I’ve had some time to reflect on how I’m living and showing up outside of work, and I don’t enjoy seeing how I am.
I go to work and come home to watch an anime show, tv show, or movie I’ve watched several times before for comfort while browsing Instagram and occasionally playing with Coconut or playing video games.
I’ve let myself go, and I’m over 240 pounds… The heaviest I’ve ever weighed. It’s no wonder, considering how unhealthy I eat.
At the same time, I have to acknowledge that I am a disabled person because of Long Covid. Next month will be a year since I caught Covid. I have a chronic illness that doesn’t have a cure and might never ever have a cure. Medicines and treatments might be on the way, but I can’t control that. I am hopeful that treatments and drugs will come because I don’t want to pray for bad things to happen. Until then, I have to accept that it is my life. I’ve become a different person than I was a year ago. I haven’t come to terms with that.
I was browsing DuckDuckGo, searching various phrases, and I found this article by Dr. Nerdlove titled “How Do I Date When I Have A Disability?“ that I came up with as a related blog post at the end of “5 Times When You Shouldn’t Be Dating”. The original article is helpful, but it didn’t nail why I’ve felt this unique frustration that I have felt this year and the past couple of years. I should be taking a date from dating, but I didn’t know why. I can’t change if I don’t understand the problem. Knowing why helps me challenge anxious or depressing thoughts that come up. Knowing why helps me set boundaries and be mindful of when I need self-care. The article is much longer and has a bunch of helpful gems in it, but for the sake of this blog post, I feel this portion nails how I feel:
“I wonder – and you’ll have to tell me if I’m wrong about this – if part of the problem is that you’re still in the adjustment period. I mean, come on, you just had your life blown apart in a way that’s changed everything for you. Yeah, it’s been three years, but that’s less than a tenth of your life; you had thirty years of living life one way, then suddenly having to change almost everything. That’s not a lot of time to come to terms, to mourn or to build the new systems that work for you.
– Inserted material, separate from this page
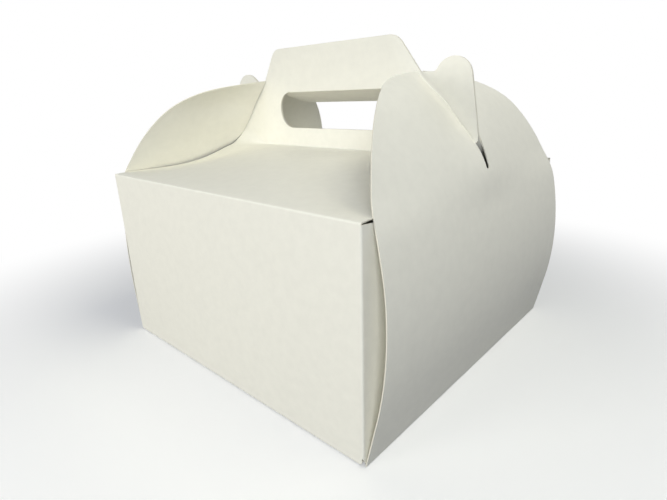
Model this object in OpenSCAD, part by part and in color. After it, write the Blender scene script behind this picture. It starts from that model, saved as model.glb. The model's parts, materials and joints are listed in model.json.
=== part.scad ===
// Cake box with carrying handle, folded from one sheet of board, in millimetres.
// The origin is the middle of the underside, +Z is up and the front wall faces -Y.

/* [Board] */
// Thickness of the board
board = 0.6; // [0.4:0.1:1.2]
// Gap between the two layers of the handle
layer_gap = 0.3; // [0.1:0.1:1]
// Running gap between a petal and what it rests against
petal_gap = 0.3; // [0.2:0.1:0.8]

/* [Body] */
// Width of the box along X, between the side edges of its walls
base_w = 219; // [200:1:300]
// Depth of the base along Y, between the two walls
base_d = 220; // [218:1:300]
// Height of the front and back walls
wall_h = 119.5; // [100:0.5:124]
// Height of the ridge where the two roof panels meet
ridge_h = 131.6; // [128:0.1:140]
// How far a roof panel is domed above a flat one
roof_camber = 1; // [0.4:0.1:3]
// Radius of the walls' lower corners, and size of the cut across the base's corners
corner_r = 4; // [1:0.5:8]

/* [Corner flaps] */
// Reach of a corner flap behind its wall's edge
flap_reach = 45; // [20:1:80]
// How far the flap's top edge drops along its reach
flap_drop = 4; // [2:1:40]
// Size of the cut across the flap's lower corner at its free end
flap_relief = 12; // [4:1:40]
// How far behind its crease the flap's lower edge starts
flap_setback = 1.5; // [0.5:0.5:6]

/* [Handle] */
// Height of the top edge of the grip
grip_h = 199.3; // [190:0.1:220]
// Steepness of the grip's ends above the horizontal
grip_slope = 56; // [45:1:70]
// Corner radius at the top of the grip
grip_r = 10; // [4:0.5:14]
// Width of the hand hole
hole_w = 105.6; // [80:0.1:110]
// Height of the hand hole
hole_h = 25.2; // [24:0.1:28]
// Height of the lower edge of the hand hole
hole_z = 144.8; // [140:0.1:152]
// Corner radius of the hand hole
hole_r = 11.4; // [5:0.1:11.8]
// How far the hand hole's tongue is folded back from hanging straight down
tongue_tilt = 73; // [50:1:85]

/* [Ears] */
// Radius of an ear's head
ear_r = 11.4; // [8:0.1:14]
// Distance of the ear's centre from the middle of the box
ear_x = 87.2; // [84:0.1:90]
// Height of the ear's centre
ear_z = 174; // [168:0.5:180]
// Height of the floor of the notch between grip and ear
notch_z = 178.1; // [174:0.1:181]
// Width of the notch's flat floor
notch_w = 6.2; // [1:0.1:9]
// Corner radius at both ends of that floor
notch_r = 2.5; // [1.5:0.1:4]
// Lean of the ear's outer edge away from upright
leg_lean = 10; // [6:0.5:14]

/* [Petals] */
// Half the width of a petal at its crease
petal_w = 109; // [104:0.5:109]
// Radius of the petal's round end, measured on the flat sheet
dome_r = 105; // [95:0.5:108]
// Lean of the petal's foot outwards from upright
foot_lean = 11.6; // [8:0.2:16]
// Length of the straight foot
foot_len = 27; // [15:1:40]
// Radius of the petal's main bow
bow_r = 185; // [180:1:200]
// Length of the main bow along the board
bow_len = 136; // [130:1:140]
// Radius of the tighter curl at the petal's end
curl_r = 45; // [35:1:60]
// Length of the curl along the board
curl_len = 35; // [30:1:38]
// Width of the slot that straddles the handle
slot_w = 3.5; // [2.5:0.1:6]
// Height of the slot's closed lower end
slot_z = 125.4; // [120:0.1:128]

/* [Hidden] */
$fn = 96;
crease_fn = 24;
roof_fn = 360;
over = 1;
paper = [0.95, 0.94, 0.88];
paper_inside = [0.93, 0.92, 0.87];

// The petal's crease is a round bead just outside the base, at its mid height
side_x = base_w / 2;
hinge_x = side_x + petal_gap + board / 2;
hinge_z = board / 2;

// Directions along the petal, in degrees from upright, positive when it leans inwards
bow_start = -foot_lean;
bow_end = bow_start + bow_len / bow_r * 180 / PI;
curl_end = bow_end + curl_len / curl_r * 180 / PI;
petal_len = foot_len + bow_len + curl_len;

// End of the straight foot and the centres of the two arcs, in the XZ plane
foot_tip = [hinge_x + foot_len * sin(foot_lean), hinge_z + foot_len * cos(foot_lean)];
bow_c = foot_tip - bow_r * [cos(bow_start), sin(bow_start)];
curl_c = bow_c + (bow_r - curl_r) * [cos(bow_end), sin(bow_end)];

// Lean of the petal at a distance s along the board from its crease
function petal_lean(s) =
    s < foot_len ? bow_start
    : s < foot_len + bow_len ? bow_start + (s - foot_len) / bow_r * 180 / PI
    : bow_end + (s - foot_len - bow_len) / curl_r * 180 / PI;

// Point of the petal's middle layer at that distance, or of a layer that far outside it
function petal_point(s, outside = 0) =
    let (out = [cos(petal_lean(s)), sin(petal_lean(s))])
    (s < foot_len ? [hinge_x + s * sin(foot_lean), hinge_z + s * cos(foot_lean)]
     : s < foot_len + bow_len ? bow_c + bow_r * out
     : curl_c + curl_r * out) + outside * out;

// Half width of the flat petal at a distance s from its crease: a tapering foot, then a half circle
dome_start = petal_len - dome_r;
function petal_half(s) =
    s < dome_start ? petal_w + (dome_r - petal_w) * s / dome_start
    : sqrt(max(0, pow(dome_r, 2) - pow(s - dome_start, 2)));

// Inner face of the petal at a height in its bow, where the roof's side edges and the flaps meet it
function petal_inner(z) =
    bow_c[0] + sqrt(pow(bow_r - board / 2, 2) - pow(z - bow_c[1], 2));

// Points on an arc from one angle to another
function arc(c, r, from, to, steps) =
    [for (i = [0:steps]) c + r * [cos(from + (to - from) * i / steps), sin(from + (to - from) * i / steps)]];

function flip(points) = [for (i = [len(points) - 1:-1:0]) [-points[i][0], points[i][1]]];

// Handle outline: grip corner, notch, ear head and the leg down to the ridge. The notch's corner
// beside the ear touches the ear's circle, so it turns from the floor up to that contact.
ear_c = [ear_x, ear_z];
contact = asin((notch_z + notch_r - ear_z) / (ear_r + notch_r));
notch_ear_c = ear_c + (ear_r + notch_r) * [-cos(contact), sin(contact)];
notch_grip_c = notch_ear_c - [notch_w, 0];
slope_dir = [-cos(grip_slope), sin(grip_slope)];
slope_low = notch_grip_c - notch_r * [sin(grip_slope), cos(grip_slope)];
grip_cz = grip_h - grip_r;
slope_top_z = grip_cz + grip_r * cos(grip_slope);
slope_top_x = slope_low[0] + slope_dir[0] * (slope_top_z - slope_low[1]) / slope_dir[1];
grip_c = [slope_top_x - grip_r * sin(grip_slope), grip_cz];
leg_top = ear_c + ear_r * [cos(leg_lean), sin(leg_lean)];
leg_foot_x = leg_top[0] + (leg_top[1] - ridge_h) * tan(leg_lean);
arc_steps = 10;
handle_half = concat(
    arc(grip_c, grip_r, 90, 90 - grip_slope, arc_steps),
    arc(notch_grip_c, notch_r, 270 - grip_slope, 270, arc_steps),
    arc(notch_ear_c, notch_r, 270, 360 - contact, arc_steps),
    arc(ear_c, ear_r, 180 - contact, leg_lean, 2 * arc_steps),
    [[leg_foot_x, ridge_h - board / 2]]
);

// A flat band of board between two points of a section
module band(p, q) {
    along = q - p;
    translate(p) rotate(atan2(along[1], along[0])) translate([0, -board / 2]) square([norm(along), board]);
}

// The rounded outside of a crease in a section
module crease(p) {
    translate(p) circle(d = board, $fn = crease_fn);
}

// A rectangle with rounded corners, centred on the vertical axis
module rounded_panel(width, low, high, r) {
    corner = width / 2 - r;
    right = concat(
        arc([corner, low + r], r, -90, 0, arc_steps),
        arc([corner, high - r], r, 0, 90, arc_steps)
    );
    polygon(concat(right, flip(right)));
}

// A band of board bent round a centre
module bent_band(c, r, from, to) {
    reach = 2 * r;
    translate(c) intersection() {
        difference() {
            circle(r = r + board / 2, $fn = roof_fn);
            circle(r = r - board / 2, $fn = roof_fn);
        }
        polygon([[0, 0], reach * [cos(from), sin(from)], reach * [cos(to), sin(to)]]);
    }
}

// Turns a section drawn with height upwards into a solid along X, centred
module along_x(length) {
    rotate([90, 0, 90]) linear_extrude(length, center = true) children();
}

// Turns a section drawn with height upwards into a solid along Y, centred
module along_y(length) {
    rotate([90, 0, 0]) linear_extrude(length, center = true) children();
}

// Base, cut across at its corners, where the cuts beside the walls and the petals meet
module base_panel() {
    right = [[side_x - corner_r, wall_y], [side_x, wall_y + corner_r],
             [side_x, -wall_y - corner_r], [side_x - corner_r, -wall_y]];
    linear_extrude(board) polygon(concat(right, flip(right)));
}

// Wall with its two lower corners rounded, and its creases to the base and the roof
wall_y = -base_d / 2 + board / 2;
wall_top = wall_h - board / 2;
module wall_panel() {
    intersection() {
        along_x(base_w + over) {
            band([wall_y, board / 2], [wall_y, wall_top]);
            crease([wall_y, board / 2]);
            crease([wall_y, wall_top]);
        }
        translate([0, wall_y, 0]) along_y(2 * board) rounded_panel(base_w, 0, wall_h + 2 * corner_r, corner_r);
    }
}

// Roof panel: a shallow arc from the wall's crease to the handle's, with side edges that stay
// clear of the petals' inner faces
layer_y = -(layer_gap + board) / 2;
ridge_z = ridge_h - board / 2;
roof_run = [layer_y - wall_y, ridge_z - wall_top];
roof_chord = norm(roof_run);
roof_rise = atan2(roof_run[1], roof_run[0]);
roof_r = pow(roof_chord, 2) / (8 * roof_camber) + roof_camber / 2;
roof_mid = [(layer_y + wall_y) / 2, (ridge_z + wall_top) / 2];
roof_c = roof_mid - (roof_r - roof_camber) * [-sin(roof_rise), cos(roof_rise)];
roof_half_turn = asin(roof_chord / 2 / roof_r);
roof_wide = min(side_x, petal_inner(wall_top) - petal_gap);
roof_narrow = petal_inner(ridge_h + roof_camber) - petal_gap;
module roof_panel() {
    intersection() {
        along_x(base_w) {
            bent_band(roof_c, roof_r, 90 + roof_rise - roof_half_turn, 90 + roof_rise + roof_half_turn);
            crease([layer_y, ridge_z]);
        }
        linear_extrude(ridge_h + roof_camber + over)
            polygon([[-roof_wide, wall_y], [roof_wide, wall_y],
                     [roof_narrow, layer_y + board], [-roof_narrow, layer_y + board]]);
    }
}

// Corner flaps: hinged on the wall's side edges above its round corner, standing clear of the
// base and sloping down from just under the roof
flap_low = board + petal_gap;
flap_top = wall_h - board - petal_gap;
flap_end = wall_y + flap_reach;
module corner_flap() {
    translate([side_x - board, 0, 0]) rotate([90, 0, 90]) linear_extrude(board)
        polygon([[wall_y, board + corner_r], [wall_y + flap_setback, flap_low],
                 [flap_end - flap_relief, flap_low], [flap_end, flap_low + flap_relief],
                 [flap_end, flap_top - flap_drop], [wall_y, flap_top]]);
}

hole_top = hole_z + hole_h;
module hand_hole() {
    rounded_panel(hole_w, hole_z, hole_top, hole_r);
}

// One layer of the handle
module handle_layer() {
    translate([0, layer_y, 0]) along_y(board) difference() {
        polygon(concat(handle_half, flip(handle_half)));
        hand_hole();
    }
}

// The card of the hand hole, less the gap it swings in, still joined along the hole's top edge and
// folded back
module tongue() {
    end = petal_gap - hole_h;
    translate([0, -layer_y, hole_top]) rotate([tongue_tilt, 0, 0]) intersection() {
        along_x(hole_w) {
            band([0, end], [0, 0]);
            crease([0, 0]);
        }
        along_y(2 * board) rounded_panel(hole_w - 2 * petal_gap, end, board / 2, hole_r);
    }
}

// One wall with all that hangs on it: corner flaps, roof panel and handle layer
module side() {
    wall_panel();
    roof_panel();
    handle_layer();
    corner_flap();
    mirror([1, 0, 0]) corner_flap();
}

module carton() {
    color(paper) {
        base_panel();
        side();
        mirror([0, 1, 0]) side();
        tongue();
    }
}

// The petal's section: bead, straight foot, main bow and curl
bow_steps = 40;
curl_steps = 16;
petal_stations = concat(
    [0],
    [for (i = [0:bow_steps - 1]) foot_len + bow_len * i / bow_steps],
    [for (i = [0:curl_steps]) foot_len + bow_len + curl_len * i / curl_steps]
);
module petal_section() {
    last = len(petal_stations) - 1;
    crease([hinge_x, hinge_z]);
    polygon(concat(
        [for (s = petal_stations) petal_point(s, board / 2)],
        [for (i = [last:-1:0]) petal_point(petal_stations[i], -board / 2)]
    ));
}

// The petal's outline seen along X: the flat half circle as it looks once the board is bent
dome_steps = 36;
petal_edge = concat(
    [[petal_w, -over], [petal_w, hinge_z]],
    [for (i = [0:dome_steps]) let (s = dome_start + dome_r * sin(90 * i / dome_steps))
        [petal_half(s), petal_point(s)[1]]]
);
module petal_outline() {
    polygon(concat(petal_edge, flip(petal_edge)));
}

// The slot, open at the petal's end and round at its closed lower end
right_through = 2 * (hinge_x + petal_len);
module slot() {
    along_x(right_through) {
        translate([0, slot_z + slot_w / 2]) circle(d = slot_w);
        translate([-slot_w / 2, slot_z + slot_w / 2]) square([slot_w, grip_h - slot_z]);
    }
}

module petal() {
    difference() {
        intersection() {
            along_y(2 * petal_w + over) petal_section();
            along_x(right_through) petal_outline();
        }
        slot();
    }
}

module petal_right() {
    color(paper_inside) petal();
}

module petal_left() {
    color(paper_inside) mirror([1, 0, 0]) petal();
}

carton();
petal_left();
petal_right();
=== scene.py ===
# %% [markdown]
# # A cake box with a carrying handle, folded from one sheet of board
# The real box is die-cut from one sheet of white board and needs no glue. The base is in the middle.
# Two walls fold up from it, and each wall goes on into a roof panel and then into one layer of the
# handle. Two round petals fold up from the other two edges, bow outwards and hook over the handle.
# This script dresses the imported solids: it makes the same sheet again as thin bent surfaces, with
# soft creases, cut edges and a board finish, then lights it and looks at it as the photograph does.

# %% Load the frame
import json

import bmesh
import bpy
import numpy as np
from mathutils import Matrix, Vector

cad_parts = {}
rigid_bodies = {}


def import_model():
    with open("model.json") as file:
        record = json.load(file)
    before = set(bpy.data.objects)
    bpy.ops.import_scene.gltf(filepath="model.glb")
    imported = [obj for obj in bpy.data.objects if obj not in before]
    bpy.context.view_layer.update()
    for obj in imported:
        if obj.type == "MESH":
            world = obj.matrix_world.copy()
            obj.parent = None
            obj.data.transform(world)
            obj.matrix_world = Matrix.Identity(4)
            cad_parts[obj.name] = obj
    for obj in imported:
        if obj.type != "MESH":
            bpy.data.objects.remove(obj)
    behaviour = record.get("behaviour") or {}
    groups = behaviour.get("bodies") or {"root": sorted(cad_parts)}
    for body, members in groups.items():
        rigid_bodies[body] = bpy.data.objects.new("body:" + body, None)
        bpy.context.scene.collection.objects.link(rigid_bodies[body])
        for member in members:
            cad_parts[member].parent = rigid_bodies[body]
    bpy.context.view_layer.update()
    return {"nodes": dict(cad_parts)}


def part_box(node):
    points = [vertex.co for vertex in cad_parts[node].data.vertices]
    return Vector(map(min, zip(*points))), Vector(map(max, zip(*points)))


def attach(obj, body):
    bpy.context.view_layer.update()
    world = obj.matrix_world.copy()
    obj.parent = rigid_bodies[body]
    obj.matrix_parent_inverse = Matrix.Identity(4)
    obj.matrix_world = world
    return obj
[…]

And while I have no doubt that you’re a magnificent badass with the heart of a volcano and the passion of a thousand burning suns in your soul, even Lucifer needed time to say “well…. fuck” after hitting the ground.
So it may be worth looking inward and seeing if you’re still holding yourself to standards – the “good working order” – that are literally impossible any more. Acknowledging your disability doesn’t mean you’re “not in good working order”, it means recognizing that you have a new reality and you need to adapt to it. Being upset at how your life changed and what you’ve had to give up – at least for now – doesn’t mean you’re not fit to share your life with anyone. Acknowledging that you’re lonely and feeling isolated and wanting more doesn’t mean that you’re not fit to date, it means you’re dealing with some shit.
So maybe… be a little easier on yourself for the moment and deal with that shit. Recognize that life is different, your operating rules are different and maybe your definition of “in good working order” needs to adjust as well.
“But it’s been three years!” I hear you cry. “Treatment and therapy hasn’t helped.”
OK… but are you sure that the therapy you’ve been getting is what you need? Is it possible that maybe you don’t have the right therapist? Or, hear me out: is it possible that you’re trying to fit into an able-bodied framework when you simply aren’t abled anymore?”https://www.doctornerdlove.com/how-do-i-date-when-i-have-a-disability/
I’m burned out from dating and need a break. I will feel much safer after winter, and I don’t have to worry about catching covid again.